Why Thick Stainless Masks Cannot Achieve High-Resolution Micro Patterns

Limitations of Thick Stainless Masks for High-Resolution Micro-Patterns

Thick stainless steel masks—typically 0.3 mm to 0.5 mm—are widely used for mechanical stability and durability.
However, these masks cannot produce high-resolution micro-scale features (such as 20–50 µm openings) commonly required in semiconductor research, thin-film deposition, and microfabrication.

This page explains the engineering and physical limitations that prevent thick stainless steel from achieving fine-resolution patterns.

Why Thick Masks Cannot Make 25 µm Features

Because the aspect ratio becomes too high.

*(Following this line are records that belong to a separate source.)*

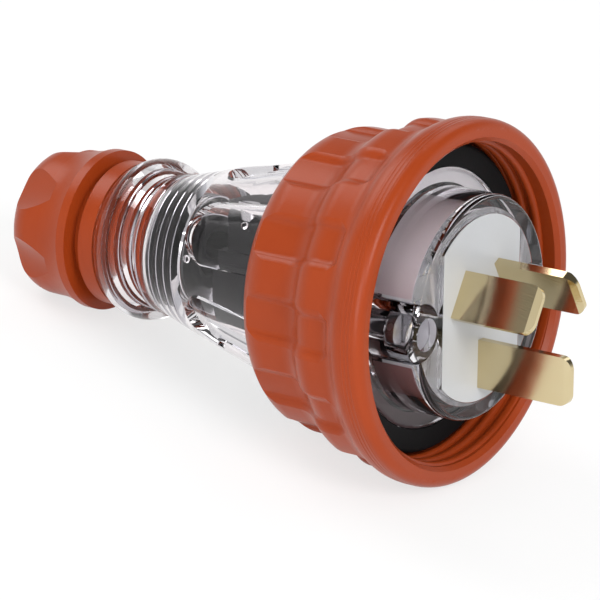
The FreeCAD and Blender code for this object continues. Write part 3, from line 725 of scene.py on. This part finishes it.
@dataclass(frozen=True)
class Ball(Shape):
    """A small ball.

    Attributes:
        centre: Its middle, about the plug's axis.
        radius: Its radius.
        steps: How many rows of faces it has; there are twice as many round it.
    """

    centre: Place
    radius: float
    steps: int = 12

    def add_to(self, form: Form) -> None:
        """Add the ball to a form.

        Args:
            form: The form that it is added to.
        """
        top, around = len(form.points), 2 * self.steps
        x, y, z = self.centre
        form.corner(x, y, z + self.radius)
        for row in range(1, self.steps):
            down = math.pi * row / self.steps
            for column in range(around):
                turn = math.tau * column / around
                form.corner(x + self.radius * math.sin(down) * math.cos(turn),
                            y + self.radius * math.sin(down) * math.sin(turn),
                            z + self.radius * math.cos(down))
        form.corner(x, y, z - self.radius)
        bottom = len(form.points) - 1
        lowest = bottom - around
        for column in range(around):
            after = (column + 1) % around
            form.faces.append((top, top + 1 + column, top + 1 + after))
            for upper in range(top + 1, lowest, around):
                lower = upper + around
                form.faces.append((upper + column, lower + column, lower + after, upper + after))
            form.faces.append((lowest + column, bottom, lowest + after))


@dataclass(frozen=True)
class Sleeve(Shape):
    """A sleeve along the plug, or part of one.

    Attributes:
        radii: Its inner and outer radius.
        stations: Its front and back along the plug.
        arc: Where it starts and ends round its middle, in degrees from +y towards +z.
        centre: Its middle line, as (y, z).
        step: The angle of one of its parts, in degrees.
    """

    radii: Pair
    stations: Pair
    arc: Pair = (0.0, 360.0)
    centre: Pair = (0.0, 0.0)
    step: float = 2.0

    def add_to(self, form: Form) -> None:
        """Add the sleeve to a form.

        Args:
            form: The form that it is added to.
        """
        inner, outer = self.radii
        front, back = self.stations
        section = ((front, outer), (back, outer), (back, inner), (front, inner))
        size, first = len(section), len(form.points)
        span = self.arc[1] - self.arc[0]
        closed, steps = span >= 360, round(span / self.step)
        rows = steps if closed else steps + 1
        for row in range(rows):
            angle = math.radians(self.arc[0] + span * row / steps)
            for along, reach in section:
                form.turned_corner(along, reach, angle, self.centre)
        for row in range(steps):
            form.band(first + row * size, first + (row + 1) % rows * size, size)
        if not closed:
            last = first + steps * size
            form.faces.append(tuple(first + corner for corner in reversed(range(size))))
            form.faces.append(tuple(last + corner for corner in range(size)))


# Pieces


def new_piece(name: str, body: Body, material: bpy.types.Material, plug: PlugFrame,
              shapes: list[Shape], smooth: bool = True) -> None:
    """Make a piece of one or more shapes and let it ride on a body.

    Args:
        name: The piece's name.
        body: The body that it moves with.
        material: Its finish.
        plug: The plug's own axes.
        shapes: The shapes that it is made of.
        smooth: Whether its faces are shaded as one.
    """
    form = Form(plug)
    for shape in shapes:
        shape.add_to(form)
    mesh = bpy.data.meshes.new(name)
    mesh.from_pydata(form.points, [], form.faces)
    mesh.polygons.foreach_set("use_smooth", [smooth] * len(form.faces))
    mesh.materials.append(material)
    mesh.validate()
    piece = bpy.data.objects.new(name, mesh)
    bpy.context.scene.collection.objects.link(piece)
    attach(piece, body.value)
    log.info("%s: %d faces, rides on %s", name, len(form.faces), body.value)


def dress(material: bpy.types.Material, *nodes: str) -> None:
    """Give the frame's nodes a finish.

    Args:
        material: The finish.
        *nodes: The names of the nodes.
    """
    for name in nodes:
        mesh = frame["nodes"][name].data
        mesh.materials.clear()
        mesh.materials.append(material)
        log.info("%s: %s", name, material.name)


# Sub-assemblies


@dataclass
class CouplingRing:
    """The orange ring with its thread and the fine lines on its lip."""

    mouth_radius: float = 30.0
    lip_radius: float = 34.0
    thread_start: float = -4.8
    thread_pitch: float = 2.6
    thread_turns: float = 3.0
    thread_width: float = 1.7
    thread_height: float = 0.8
    line_first: float = -5.2
    line_step: float = 0.8
    line_count: int = 3
    line_width: float = 0.4
    line_height: float = 0.045
    steps: int = 180

    def build(self, plug: PlugFrame, finishes: Finishes) -> None:
        """Dress the ring and wind its thread and lines.

        Args:
            plug: The plug's own axes.
            finishes: The plug's finishes.
        """
        dress(finishes.orange, "coupling_ring")
        thread = Ridge(self.mouth_radius, self.thread_start, self.thread_turns, self.thread_pitch,
                       self.thread_width, self.thread_height, Side.INWARD, steps=self.steps)
        new_piece("coupling_thread", Body.RING, finishes.orange, plug, [thread])
        lines = [Ridge(self.lip_radius, self.line_first - self.line_step * index, 1, 0,
                       self.line_width, self.line_height, steps=self.steps)
                 for index in range(self.line_count)]
        new_piece("lip_lines", Body.RING, finishes.orange, plug, lines)


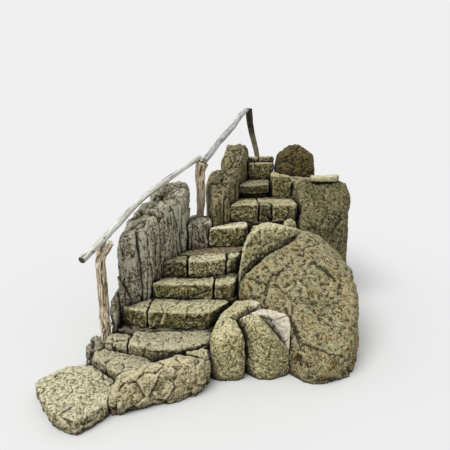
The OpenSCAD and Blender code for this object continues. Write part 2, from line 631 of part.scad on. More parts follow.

A clean-cut micro opening must maintain:

Aspect Ratio (thickness : feature size) ≤ 4 : 1

For a 25 µm opening:

  • 0.5 mm stainless → AR = 20 : 1 ❌ impossible
  • 0.3 mm stainless → AR = 12 : 1 ❌ still impossible

Laser cutting cannot produce a vertical wall at these ratios, causing:

  • complete collapse of the cut
  • tapered, closed, or blocked openings
  • severe heat-affected damage

Aspect Ratio Limit — The Most Important Constraint

Stainless Thickness Feature Size Needed for AR ≤ 4:1 Micro-Pattern Capability
0.5 mm ≥125 µm No 20–50 µm patterns
0.3 mm ≥75 µm Only medium patterns
0.2 mm ≥50 µm Acceptable
0.1 mm ≥25 µm Best for micro-patterns
0.05 mm ≥12 µm Near micro-fabrication limit

Conclusion:

If the customer wants 25 µm or 30 µm, the mask MUST be 0.05–0.1 mm thick.

 

Laser Cutting Behavior in Thick Steel

When cutting thick stainless steel:

1. The laser beam diverges inside the metal

→ Creates a taper angle, closing the bottom side of the opening.

2. Heat accumulation melts the micro-feature

→ Burrs, slag, and collapsed geometry.

3. Molten metal resolidifies near the cut

→ Completely blocks narrow openings.

4. Pressure from vaporized metal destabilizes small walls

→ Micro bridges break, holes deform.

These effects increase exponentially as thickness increases.

Mechanical Rigidity Causes Distortion

Thick stainless steel masks are harder and stiffer.

Consequences for micro patterns:

  • Small hole walls cannot withstand mechanical stress
  • Internal tension during laser cutting warps the feature
  • Vibrations cause edge roughness and inconsistency

This is why most R&D-grade micro masks use 0.05–0.15 mm thickness.

Why Thin Masks Perform Better for Micro-Features

1. Low aspect ratio ⇒ Clean laser cut

Laser beam can pass through with minimal taper.

2. Lower heat accumulation

Reduces burrs and deformation.

3. Better alignment to substrate

Thin masks lie flatter → less shadow blur.

4. Ideal for <50 µm features

Thin masks give the best resolution for PVD/CVD/Sputtering.

Recommended Thickness for Common Feature Sizes

Feature Size Recommended Thickness Reason
20–30 µm 0.05–0.10 mm lowest taper
30–50 µm 0.10–0.15 mm best balance
≥100 µm 0.15–0.20 mm sturdy enough
≥150 µm 0.20–0.50 mm thick masks OK

Frequently Asked Questions

Q1. Can 0.5 mm stainless steel produce a 25 µm opening?

No — aspect ratio is too high; opening will collapse.

Q2. What is the minimum feature size for 0.3 mm stainless?

≥75–100 µm recommended.

Q3. Why does taper increase with thickness?

The laser beam diverges and loses focus deeper in the metal.

Q4. What thickness is ideal for <50 µm features?

0.05–0.10 mm stainless steel.

Q5. Are thin masks strong enough?

Yes — for micro features in R&D; they can be reinforced if needed.